Merkel relief at 'good day for Europe'
Chancellor Merkel stood before the ranks of the Bundestag yesterday and declared it "a good day for Europe".
The German Constitutional Court had just given the green light for the ESM - the eurozone's permanent bailout fund - to go ahead.
So it was possible to deploy yet another weapon in fighting the eurozone crisis. The ESM - with a 500bn-euro (£400bn) war chest - will handle future bailouts.
So several obstacles that might have spooked the markets have been cleared from the path. Some European officials - who last year declared the crisis over - are hopeful once again.
It helped that the Dutch electorate, at the last moment, shied away from backing parties openly critical of the centralising power of Brussels.
The days of unbending austerity are over in Europe.
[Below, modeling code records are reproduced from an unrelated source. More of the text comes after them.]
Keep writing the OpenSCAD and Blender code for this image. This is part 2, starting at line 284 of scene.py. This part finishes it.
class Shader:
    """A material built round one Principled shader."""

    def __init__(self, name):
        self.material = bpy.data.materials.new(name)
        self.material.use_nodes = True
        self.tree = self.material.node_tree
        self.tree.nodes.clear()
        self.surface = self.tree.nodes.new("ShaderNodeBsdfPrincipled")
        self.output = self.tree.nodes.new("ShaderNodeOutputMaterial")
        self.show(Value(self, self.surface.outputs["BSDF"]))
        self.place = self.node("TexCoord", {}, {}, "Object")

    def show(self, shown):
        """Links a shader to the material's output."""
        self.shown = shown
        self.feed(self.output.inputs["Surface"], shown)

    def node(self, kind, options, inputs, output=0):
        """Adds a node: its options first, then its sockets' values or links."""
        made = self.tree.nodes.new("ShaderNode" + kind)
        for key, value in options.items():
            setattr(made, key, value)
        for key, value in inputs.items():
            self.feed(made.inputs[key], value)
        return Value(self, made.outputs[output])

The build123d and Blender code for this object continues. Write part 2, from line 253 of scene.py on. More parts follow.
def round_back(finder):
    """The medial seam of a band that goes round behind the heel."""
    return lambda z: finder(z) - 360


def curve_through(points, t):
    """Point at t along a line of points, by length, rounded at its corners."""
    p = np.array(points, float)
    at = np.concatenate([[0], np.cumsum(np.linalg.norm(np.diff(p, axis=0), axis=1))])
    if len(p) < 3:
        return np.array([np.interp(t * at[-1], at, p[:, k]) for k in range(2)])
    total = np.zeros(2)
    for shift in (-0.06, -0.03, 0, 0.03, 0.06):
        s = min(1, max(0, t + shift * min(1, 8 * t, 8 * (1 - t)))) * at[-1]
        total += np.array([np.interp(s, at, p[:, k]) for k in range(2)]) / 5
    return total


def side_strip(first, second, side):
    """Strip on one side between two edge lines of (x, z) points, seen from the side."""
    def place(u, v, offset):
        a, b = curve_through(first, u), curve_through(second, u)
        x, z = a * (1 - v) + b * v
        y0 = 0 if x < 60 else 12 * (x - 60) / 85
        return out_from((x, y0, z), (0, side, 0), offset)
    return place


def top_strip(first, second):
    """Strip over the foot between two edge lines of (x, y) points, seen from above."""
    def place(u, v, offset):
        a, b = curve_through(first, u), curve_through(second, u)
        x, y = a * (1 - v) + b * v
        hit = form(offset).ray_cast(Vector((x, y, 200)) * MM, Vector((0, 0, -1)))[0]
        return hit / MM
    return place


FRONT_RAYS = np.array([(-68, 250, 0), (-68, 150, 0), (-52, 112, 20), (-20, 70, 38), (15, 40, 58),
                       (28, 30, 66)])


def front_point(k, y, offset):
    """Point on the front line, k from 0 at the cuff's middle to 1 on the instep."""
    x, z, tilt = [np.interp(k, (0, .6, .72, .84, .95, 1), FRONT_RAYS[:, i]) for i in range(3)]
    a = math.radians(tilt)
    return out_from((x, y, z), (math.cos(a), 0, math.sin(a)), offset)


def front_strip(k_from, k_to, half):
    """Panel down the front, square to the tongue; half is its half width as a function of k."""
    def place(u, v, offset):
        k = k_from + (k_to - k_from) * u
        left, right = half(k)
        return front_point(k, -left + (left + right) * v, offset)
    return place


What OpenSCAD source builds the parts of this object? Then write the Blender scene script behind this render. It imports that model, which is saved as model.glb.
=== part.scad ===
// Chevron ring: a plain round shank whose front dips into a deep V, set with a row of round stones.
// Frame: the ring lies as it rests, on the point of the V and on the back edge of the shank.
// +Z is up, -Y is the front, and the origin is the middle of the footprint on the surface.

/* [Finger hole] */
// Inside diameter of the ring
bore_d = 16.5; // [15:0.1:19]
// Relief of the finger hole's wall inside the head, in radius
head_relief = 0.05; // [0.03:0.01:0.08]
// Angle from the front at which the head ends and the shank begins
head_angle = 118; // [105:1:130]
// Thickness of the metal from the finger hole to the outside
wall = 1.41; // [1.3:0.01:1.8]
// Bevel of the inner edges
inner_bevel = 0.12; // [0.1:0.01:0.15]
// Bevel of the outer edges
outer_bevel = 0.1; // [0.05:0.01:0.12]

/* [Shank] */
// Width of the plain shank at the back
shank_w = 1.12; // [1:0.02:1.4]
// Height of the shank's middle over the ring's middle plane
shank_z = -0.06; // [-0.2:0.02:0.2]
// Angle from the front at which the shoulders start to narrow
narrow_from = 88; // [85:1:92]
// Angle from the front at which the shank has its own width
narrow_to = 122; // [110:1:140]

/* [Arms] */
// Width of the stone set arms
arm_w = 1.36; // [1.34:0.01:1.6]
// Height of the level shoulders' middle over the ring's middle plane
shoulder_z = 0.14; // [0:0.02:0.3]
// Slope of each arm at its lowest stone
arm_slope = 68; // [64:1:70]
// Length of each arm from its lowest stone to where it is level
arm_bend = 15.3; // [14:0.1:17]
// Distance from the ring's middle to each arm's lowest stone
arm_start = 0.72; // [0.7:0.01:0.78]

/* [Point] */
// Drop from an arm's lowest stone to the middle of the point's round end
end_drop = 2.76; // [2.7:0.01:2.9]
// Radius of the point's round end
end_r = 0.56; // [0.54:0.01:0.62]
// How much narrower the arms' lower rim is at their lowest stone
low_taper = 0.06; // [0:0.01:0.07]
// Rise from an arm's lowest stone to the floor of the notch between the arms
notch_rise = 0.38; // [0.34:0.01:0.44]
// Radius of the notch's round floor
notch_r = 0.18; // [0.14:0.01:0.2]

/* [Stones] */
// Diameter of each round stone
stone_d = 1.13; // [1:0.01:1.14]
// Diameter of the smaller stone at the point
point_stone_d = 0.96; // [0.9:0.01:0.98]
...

Officials and leaders are operating on flexi-time.
The ECB was given the nod from Berlin to agree to buy unlimited bonds of those countries in trouble.
Portugal, unable to meet its targets, has been given more time.
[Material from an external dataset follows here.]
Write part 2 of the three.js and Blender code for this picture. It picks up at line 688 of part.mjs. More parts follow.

If Spain applies for a full bailout there are powerful voices saying no new conditions will be necessary. The promise that help comes with "strict conditionality" may not be kept.
Greece is certainly being told it must live up to its commitments, but talk of a Greek exit from the eurozone has suddenly disappeared from political circles in Berlin. Chancellor Merkel will not sanction it.More Europe?
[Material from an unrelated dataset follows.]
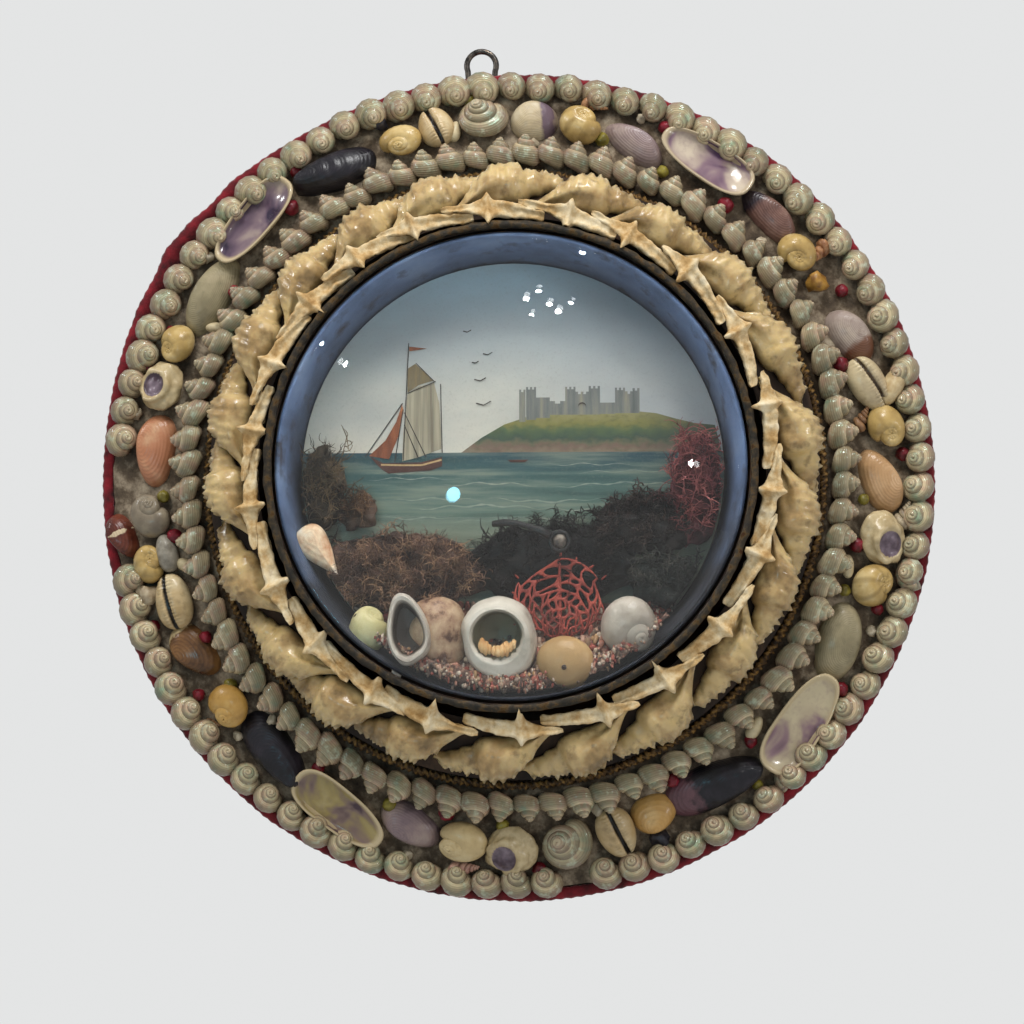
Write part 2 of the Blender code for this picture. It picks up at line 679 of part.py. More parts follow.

Suddenly there is the glimpse of a looser monetary policy, of targets relaxed and of debt being mutualised.
Ironically the key to this is national politics. There is now just over a year until elections in Germany. Chancellor Merkel does not want the eurozone crisis to dominate the campaign. That may be wishful thinking but compromise is the word of the moment.
The eurozone crisis - as widely predicted - is being used to justify deeper integration. President Barroso is calling for "a federation of nation states". Mrs Merkel is signed up for "more Europe".
The danger in this is that Europe will turn inward, obsessed by its own structures, unleashing intense debate about the Europe of the future. President Barroso hints at treaty change by 2014.
Selling more Europe will be a difficult task when the polls suggest increasing alienation from the European project.
In the meantime there is the real economy. There are over 24m people out of work. Recession, in some countries, is deepening. Debt is still climbing, growth elusive.
In some countries, like Greece, Spain and Italy consensus is fragile. There are some green shoots: exports to countries outside Europe are increasing and some competitiveness is returning.
So "A Good Day For Europe" - perhaps. But not yet for the real economy. And that is where Europe will be judged.